The Assumption of Mary: the Key to Understanding It

On August 15, Catholics celebrate the Feast of Saint Mary the Virgin, mother of Our Lord Jesus Christ. Not familiar with the details of such solemnity? Have a look at our dedicated blog post!

Have you ever asked yourself why are there no relics of Mary to be venerated on earth? This has a lot to do with the way she died…

First of all, “die” is not the appropriate term, but let’s start in order. Some theologians and Popes claim that the dogma of the Assumption is to be found between the lines in both the Old and the New Testaments. The official definition, however, has been formulated in the bull Munificentissimus Deus by Pope Pius XII in 1950. Its being a dogma means that the very concept of Assumption has been treated as a divine revelation, and as such, it cannot be subjected to any discussion or doubt.

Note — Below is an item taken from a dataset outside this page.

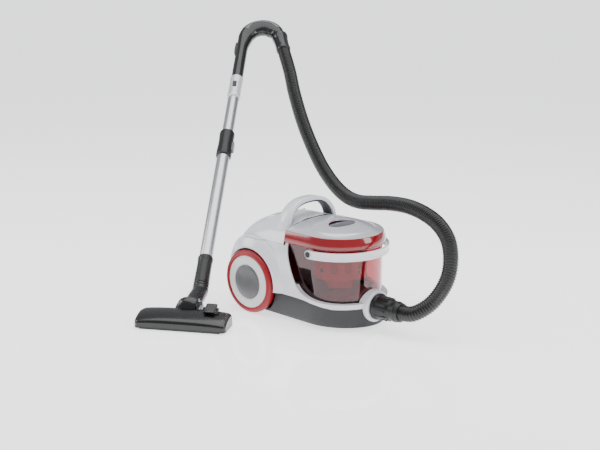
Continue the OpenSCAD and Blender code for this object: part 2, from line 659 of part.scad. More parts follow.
// Section of the head's cover, drawn in by d; y runs backwards from the front edge.
module head_view(d) {
  y = head_front;
  e = head_front + head_dep;
  polygon([[y + d, 6 - 2 * d], [y + d, 22 - d], [y + 5 + d / 2, 27 - d], [y + 22, 32 - d], [y + 50, 37 - d],
    [e - 9, 38 - d], [e - d, 33 - d], [e - d, 6 - 2 * d]]);
}
module head_plan(d) {
  intersection() {
    translate([-head_len / 2 + d, head_front + d]) square([head_len - 2 * d, head_dep - 2 * d]);
    union() {
      translate([-head_len / 2 + 12, head_front - 1]) square([head_len - 24, head_dep + 2]);
      translate([-head_len / 2 - 1, head_front + 12]) square([head_len + 2, head_dep - 24]);
      for (x = [-1, 1], y = [head_front + 12, head_front + head_dep - 12])
        translate([x * (head_len / 2 - 12), y]) circle(12 - d);
    }
  }
}
module head_block(d) {
  intersection() {
    rotate([90, 0, 90]) translate([0, 0, -big / 2]) linear_extrude(big) head_view(d);
    translate([0, 0, -20]) linear_extrude(100) head_plan(d);
  }
}
lug_y = -66;
lug_z = 43;
pedal_mid = 65;
module head_cover() in_head() color([0.16, 0.16, 0.17]) difference() {
  union() {
    difference() {
      head_block(0);
      head_block(2.5);
      translate(ball) rod_x(ball_r + 1, -22.8, 22.8);
    }
    for (s = [0, 1]) mirror([s, 0, 0]) {
      translate(ball) rod_x(15, 23, 31);
      translate(ball) rod_x(4, 16, 31);
      slab(23, 31, head_front + head_dep - 10, ball[1], 15, 37);
    }
    for (x = [pedal_mid - 19, pedal_mid + 15]) {
      slab(x, x + 4, lug_y - 6, lug_y + 6, 32, lug_z);
      translate([0, lug_y, lug_z]) rod_x(6, x, x + 4);
    }
  }
  translate([0, lug_y, lug_z]) rod_x(3 + fit, 0, 200);
}
module sole_plate() in_head() color([0.3, 0.3, 0.32]) {
  difference() {
    translate([0, 0, 3]) linear_extrude(3) head_plan(0);
    slab(-95, 95, head_front + 24, head_front + 40, 0, 10);
    slab(-106, 106, head_front + 13, head_front + 20, 0, 10);
    for (x = [-85, 85]) {
      slab(x - 8.5, x + 8.5, head_front + 58, head_front + 74, 0, 10);
      slab(x - 12, x + 12, head_front + 63.5, head_front + 68.5, 0, 10);
    }
  }
  slab(-100, 100, head_front + 3, head_front + 9, 0, 3.01);
  for (x = [-85, 85], s = [-1, 1]) translate([0, head_front + 66, 0]) difference() {
    slab(x + s * 10 - 1.5, x + s * 10 + 1.5, -4, 4, 5.9, 11);
    translate([0, 0, 6.5]) rod_x(2 + fit, -200, 200);
  }
}
module brush_strip() in_head() color([0.1, 0.1, 0.11]) {
  slab(-104, 104, head_front + 14, head_front + 19, 8, 11);
  for (x = [-102:4:102]) slab(x - 1.4, x + 1.4, head_front + 15, head_front + 18, 4.3, 8.01);
}
module foot_pedal() in_head() color([0.2, 0.2, 0.21]) {
  translate([0, lug_y, lug_z]) {
    rod_x(3, pedal_mid - 19, pedal_mid + 19);
    rotate([20, 0, 0]) slab(pedal_mid - 14, pedal_mid + 14, -19, 17, 1, 4.5);
  }
}
module head_rollers() in_head() color([0.25, 0.25, 0.27]) translate([0, head_front + 66, 6.5])
  for (x = [-85, 85]) { rod_x(6.5, x - 7, x + 7); rod_x(2, x - 11.5, x + 11.5); }

base_pan();
body_shell();
rear_cover();
bulkhead();
bin_deck();
carry_handle();
handle_grip();
wheel_arches();
wheel_axles();
wheel_disc_right();
wheel_disc_left();
tyre_right();
tyre_left();
hub_cap_right();
hub_cap_left();
caster_fork();
caster_wheel();
caster_pin();
inlet_ring();
inlet_duct();
motor_housing();
motor_mounts();
motor_shaft();
fan_impeller();
motor_filter();
exhaust_filter();
exhaust_grille();
reel_drum();
reel_spindle();
cord_outlet();
power_pedal();
rewind_pedal();
pan_screws();
dust_cup();
bail_pins();
bail_handle();
cyclone_shroud();
cyclone_cone();
lid_ring();
lid_dome();
lid_button();
hose_connector();
connector_latch();
suction_hose();
swivel_cuff();
curved_handle();
bleed_slider();
handle_socket();
socket_latch();
inner_tube();
outer_tube();
adjuster_sleeve();
adjuster_button();
neck_tube();
elbow_duct();
head_cover();
sole_plate();
brush_strip();
foot_pedal();
head_rollers();
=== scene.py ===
"""Canister vacuum cleaner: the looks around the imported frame.

Sizes are in millimetres in the canister's own frame (x to the front, y to the left, z up, the rear
axle at x = 0) and put() turns them into the row's metres.
"""
import math

import bpy
import bmesh
from mathutils import Matrix, Vector


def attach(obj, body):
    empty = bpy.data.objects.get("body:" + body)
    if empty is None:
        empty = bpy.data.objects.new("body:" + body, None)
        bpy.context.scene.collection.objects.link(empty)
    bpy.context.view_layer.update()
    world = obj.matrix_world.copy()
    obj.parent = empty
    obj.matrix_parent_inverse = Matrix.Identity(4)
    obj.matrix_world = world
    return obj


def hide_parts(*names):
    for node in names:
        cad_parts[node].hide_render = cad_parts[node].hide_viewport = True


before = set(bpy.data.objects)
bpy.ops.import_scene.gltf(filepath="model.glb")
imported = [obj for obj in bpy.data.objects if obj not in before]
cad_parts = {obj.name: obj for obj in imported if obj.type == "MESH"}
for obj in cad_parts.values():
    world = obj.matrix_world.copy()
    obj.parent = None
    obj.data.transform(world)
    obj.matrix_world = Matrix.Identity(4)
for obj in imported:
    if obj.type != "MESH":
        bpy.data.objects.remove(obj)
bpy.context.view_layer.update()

# ---------------------------------------------------------------- driving sizes
# bottom centre of the whole box
MIDDLE = Vector((-102, 41, 0))
# canister: centre and radius of its round nose; end of the tail, where the sides turn in, and where
# the sections space out; the axle; the wheel wells; the seam under the top cover
NOSE_X, BODY_R = 189, 118
TAIL_X, TURN_X, SIDE_X = -100, -22, 22
AXLE_Z = 80
WELL_R, WELL_Y = 84, 107.2
SEAM_Z = 190
# bin and lid: the lid's straight back edge, its ring's top, its dome's top, its button, the bail's pivot
LID_BACK = 107.5
RING_TOP = 226
LID_TOP = 242
BUTTON_X = 194
PIVOT = (195, 184.5)
# hose: height of the inlet, its hole in the nose, the connector's end and the side its button is on
INLET_Z = 56
MOUTH_R = 35.4
CONNECTOR_END = 388
BUTTON_SIDE = 90
HOSE_D = 38
# wand: its foot on the floor, how steeply it rises, where it heads, and stations up its axis
FOOT = Vector((-70, -245, 0))
RISE = math.radians(37)
HEADING = math.radians(128)
NECK_S, OUTER_S, SLEEVE_S, INNER_S, COLLAR_S, GRIP_S, BEND_S = 74, 182, 532, 622, 757, 839, 1010
# curved handle: radius and degrees of its bend, its air bore, and the swivel beyond it
BEND_R = 54
BEND_A = 163
AIR_R = 14.6
SWIVEL_L = 70
# floor head: its turn from the wand, its section's place and size, and the elbow's pivot
HEAD_YAW = math.radians(-5.5)
HEAD_FRONT, HEAD_DEP, HEAD_LEN = -122, 80, 228
BALL = Vector((0, -25, 30))
BALL_R = 26
# camera: where it stands, which way it looks and its lens
EYE = (2095.14, -2086.11, 944)
LOOK = Vector((-0.6786, 0.6929, -0.2436))
LENS = 72

HOSE_ROUTE = [(420, 4, 61), (450, 22, 84), (466, 44, 115), (470, 66, 150), (460, 86, 190), (436, 104, 225),
              (395, 118, 252), (340, 132, 267), (280, 144, 272), (215, 155, 267), (150, 166, 256),
              (85, 183, 246), (25, 202, 248), (-40, 226, 265), (-110, 254, 298), (-180, 285, 345),
              (-250, 318, 404), (-320, 357, 471), (-376, 395, 524)]


# ---------------------------------------------------------------- frames
def put(p):
    """A point of the canister's frame, in metres in the row's frame."""
    return (Vector(p) - MIDDLE) / 1000


WAND = (Matrix.Translation(FOOT) @ Matrix.Rotation(HEADING, 4, "Z")
        @ Matrix.Rotation(math.pi / 2 - RISE, 4, "Y"))
KNEE = Vector((0, NECK_S * math.cos(RISE), NECK_S * math.sin(RISE)))
KNEE_Y = Matrix.Translation((0, KNEE.y, 0))
HEAD = (Matrix.Translation(FOOT) @ Matrix.Rotation(HEADING - math.pi / 2, 4, "Z") @ KNEE_Y
        @ Matrix.Rotation(HEAD_YAW, 4, "Z") @ KNEE_Y.inverted())
CUFF = (WAND @ Matrix.Translation((0, -BEND_R - BEND_R * math.cos(math.radians(180 - BEND_A)),
                                   BEND_S + BEND_R * math.sin(math.radians(180 - BEND_A))))
        @ Matrix.Rotation(math.radians(BEND_A), 4, "X"))
HERE = Matrix.Identity(4)


def axis_frame(origin, along):
    """A frame whose z runs along a direction, for lathed pieces."""
    turn = Vector(along).to_track_quat("Z", "Y").to_matrix().to_4x4()
    return Matrix.Translation(origin) @ turn


def axle_frame(side):
    """On the rear axle, z outwards to the left (1) or the right (-1)."""
    return axis_frame((0, 0, AXLE_Z), (0, side, 0))


def pivot_frame(side):
    """On the bail's pivot, z outwards to one side."""
    return axis_frame((PIVOT[0], 0, PIVOT[1]), (0, side, 0))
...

Abbey of the Dormition, in Jerusalem

Previously we mentioned the fact that Mary has not “died” in the strict sense of the word. In fact, the cornerstone of the dogma at issue is that the Virgin fell asleep and was raised, or “assumed”, in soul and body in Heaven. This event is commonly referred to as “Dormitio”, that is to say, “Falling Asleep”. The reason why the Virgin did not die as all humans do is that she is free of Original Sin.

What we can learn from Mary’s Assumption is that earth is not our final destination either. She instills hope and serenity in our lives, so let’s pay respects to her with our prayers.